From then on, I broke through some misconceptions I harbored for a long time. I used to feel that I had a lot of attachments when I did Dafa work and doubted whether I should do it. Sometimes I felt passive and thought I couldn't do Dafa work at all. From the Dafa activities during Hu's visit, I realized that our cultivation was "Fa-rectification" cultivation and when I, a Dafa particle, melted into Fa-rectification cultivation, some of the tough ordeals or big attachments became very small. When I looked at my problems with a negative attitude, I step into humanness and off of the Fa-rectification path, and tribulations or attachments seemed much harder to let go.

As I read Zhuan Falun again, the content and meaning of Fa was not the same anymore. For example, the book talked about the relationship between "cultivating toward higher levels" and "healing and fitness." For me, this was like the relationship between individual and Fa-rectification cultivation. Once this relationship became clear to me, the manifestation of the Fa in front of me became more immense and profound. In the meanwhile, infinite respect toward Teacher and Dafa emerged from my heart. Now, many of my attachments are being exposed daily, but I no longer feel annoyed and uneasy. I know every time that it is time to upgrade my xinxing and let go of my attachments.

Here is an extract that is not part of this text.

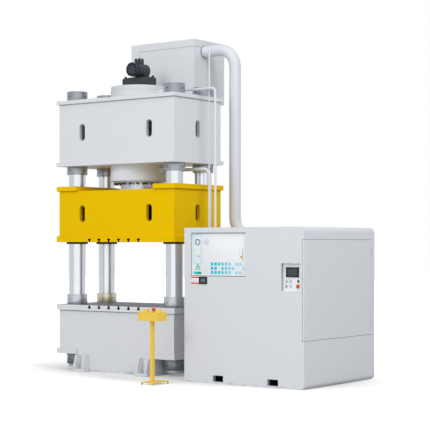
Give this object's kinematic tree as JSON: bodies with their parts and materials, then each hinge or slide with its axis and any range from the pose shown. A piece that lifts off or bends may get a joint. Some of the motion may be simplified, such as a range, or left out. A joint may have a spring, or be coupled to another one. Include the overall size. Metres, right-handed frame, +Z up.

A few days ago, I read experience-sharing articles written by some Mainland China veteran practitioners. I felt that I was not sufficiently diligent in my cultivation. I remembered Teacher comparing practicing Dafa to sawdust falling into hot molten steel. I felt infinitely honored to be allowed to melt into Dafa and cherished with all my heart this unprecedented opportunity. At the same time, I have to constantly purify myself because molten steel should not become impure because of sawdust. Only when I unconditionally assimilate to Dafa can I successfully cultivate in Dafa and reach Consummation.

The above is my experience of cultivating in Dafa. Please kindly point out anything incorrect.